なぜなら、それまで社長の話を聞き流していた社員たちが、それをアウトプットする過程で初めて腹落ちするようになるからです。

その他にも、学生が説明会や面接などで来社した際に、社員がどう接するかはきわめて大切です。
この時期の学生は何十社も訪問しているので、様々な観点から会社を評価しています。
会社を訪れたときに「誰こいつ?」という表情をされるか、温かく接してもらえるかで、学生の印象はガラリと変わります。

したがって、ここでも社員を巻き込むべきです。学生もお客様と同じだということを全社会議でアナウンスし、社長が本気だという決意を見せておきます。
そして、学生が来たら、社員が笑頻で「いらっしゃいませ」と言う。もし学生が困っていたら「どうされましたか?」と、丁寧にフォローしてあげる。
そういう活動を通して、学生の受けがよくなるばかりか、社員がお客様に対してもきちんと対応できるようになっていきます。
実際、新卒採用をきっかけに、受付に花を飾りはじめる会社がとても多いのです。
このように、採用活動を役割分担していくと、皆が一緒になって採用したという意識が芽生えます。
そういう雰囲気が盛り上がれば盛り上がるほど、インナーキャンペーンが会社を変える大きな流れとなっていくのです。

・新卒を何人採るのがいいか?

さて、新卒採用を始めるとして、何人採るのがよいのでしょうか?

中途採用の場合は、それこそ組織図を描いて、要員計画を立てて、ここに何人必要という具合に人数を決めるのが一般的です。

新卒の場合も要員計画は参考にするものの、彼らは戦力化するまでに時間がかかるため、しばらくは余剰人員。
ですから、会社の体力を勘案しながら、「余剰人員を何人抱えられるか?」という視点で決めるのがよいでしょう。

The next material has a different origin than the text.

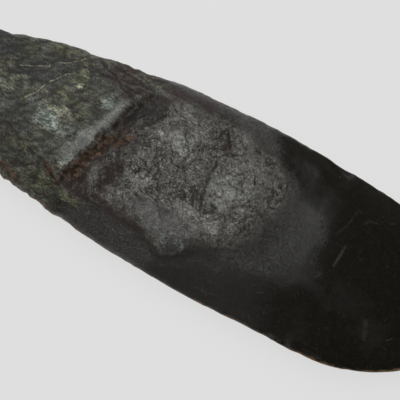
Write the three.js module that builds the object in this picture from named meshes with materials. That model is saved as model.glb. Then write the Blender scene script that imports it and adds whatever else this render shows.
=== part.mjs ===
import * as THREE from 'three';

// A ground stone spade: one long leaf of dark greenstone, in millimetres. It lies on its underside with
// its length along X, the rounded cutting edge at +X, the narrow poll at -X and the worked face up.
// The poll end keeps its rough natural skin, the middle is pecked, and the blade is ground smooth.

// Driving sizes of the stone. Its length is that of its three parts.
const POLL_LENGTH = 109;       // the rough natural end, as far as the break
const MIDDLE_LENGTH = 99;      // the pecked middle
const BLADE_LENGTH = 122;      // the ground blade
const LENGTH = POLL_LENGTH + MIDDLE_LENGTH + BLADE_LENGTH;
const WIDTH = 105;
const THICKNESS = 26;
const POLL_ROUND = 33;         // length of the poll's round end
const NOSE_ROUND = 72.6;       // length of the blade's round end
const BREAK_DEPTH = 2.5;       // depth of the hollow behind the break
const LIP_HEIGHT = 0.4;        // how far the lip before the break stands up
const PECK_DEPTH = 1.3;        // how far the ground blade lies below the pecked middle
const RIM_BLUNTNESS = 1.3;     // height of the worn flat along the rim
const RIM_LIFT = 1.5;          // how far the rim rises from the middle to the cutting edge
const FOOT_CUT = 0.8;          // how much of the underside's belly is worn flat, so that it rests still
const CARVING_DEPTH = 1;       // 1 is the depth of the scars on the real stone

// How finely the surface is divided: rings along the stone, and steps across each face of a ring.
const POLL_RINGS = 7;
const BODY_RINGS = 56;
const NOSE_RINGS = 13;
const RING_CROWDING = 0.5;     // 0 spaces the body's rings evenly, more crowds them at the break
const UPPER_STEPS = 30;
const LOWER_STEPS = 20;
const EDGE_CROWDING = 0.55;    // 0 spaces the steps evenly across, 1 crowds them towards the rim
const LAST_RING = 0.98;        // the last ring before a tip, as a share of the round end's quarter turn

// Share of the thickness above the rim.
const UPPER_SHARE = 0.53;

// The free form keeps its proportions as shares. A place along is a share of the length, from -0.5 at the
// poll to 0.5 at the cutting edge. A place across is a share of half the width, from -1 to 1.
const POLL_TIP = -0.5;
const BREAK_PLACE = -0.17;
const BLADE_PLACE = 0.13;
const NOSE_TIP = 0.5;
const LEFT_EDGE = [
  [-0.5, 0.4], [-0.403, 0.572], [-0.364, 0.62], [-0.303, 0.745], [-0.242, 0.812], [-0.152, 0.888],
  [-0.091, 0.95], [0, 0.983], [0.076, 1], [0.182, 0.978], [0.303, 0.928], [0.5, 0.91],
];
const RIGHT_EDGE = [
  [-0.5, 0.44], [-0.403, 0.63], [-0.333, 0.735], [-0.273, 0.812], [-0.212, 0.872], [-0.136, 0.93],
  [-0.061, 0.967], [0, 0.986], [0.091, 1], [0.182, 0.985], [0.288, 0.985], [0.5, 0.93],
];
const UPPER_CROWN = [
  [-0.5, 0.5], [-0.36, 0.76], [-0.21, 0.95], [-0.06, 1], [0.09, 0.96], [0.2, 0.8], [0.34, 0.47],
  [0.44, 0.2], [0.5, 0.02],
];
const LOWER_CROWN = [
  [-0.5, 0.5], [-0.36, 0.75], [-0.21, 0.94], [-0.02, 1], [0.12, 0.93], [0.24, 0.7], [0.36, 0.42],
  [0.45, 0.17], [0.5, 0.02],
];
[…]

伸びる会社は、この点を慎重に見きわめているものです。

あまり多く採りすぎると負担が重くなってしまいます。商品が回っていて、マーケットも伸びていくことが見えている場合はよいのですが、それ以外はやめたほうが無難です。
その一方で、新卒社員は余剰人員とは言っても、いずれは立派な戦力に育ちます。彼らは未来の業績を作る人たちですから、あまり少ないと成長が見込めなくなってしまいます。

では、一体どうすればいいのか?

・3-5人の採用

10億越えの会社にお勧めしたいのは、3~5人を採ること。
1人や2人だと新卒社員の存在が希薄になってしまうし、社員教育のやり方も適当になってしまうからです。

たとえば、新卒が2人だけだと、入社式もやらないのが普通でしょう。
けれども、入社式を行なうことがじつは非常に大事なのです。採用活動はインナーキャンペーンなので、イベントを仕込まないとキャンペーンが盛り上がらなくなってしまうからです。
それに、誰もが学生の頃は始業式や終業式などの行事がありましたから、節目ごとに意識を切り替えることができました。
ところが、新卒採用を行なっていない会社には節目がないため、1年を通して惰性で仕事を続けることになります。
頭を切り替えて変革の意識を持ってもらうためにも、1年の節目となる入社式は必要なのです。
したがって、3人以上、理想的には5人採りたいところです。そのほうがキャンペーンもうまくいくし、同期意識も芽生えるからです。
この人数で新卒採用を3年くらい続けると、まさに別会社に生まれ変わります。
その間に人の入れ替わりもあるため、社員の半分近くが生え抜きの人たちになります。
その頃までにはビジョン共有や人事制度も定着するでしょうから、社員の価値観や行動もかなり変わっているはずです。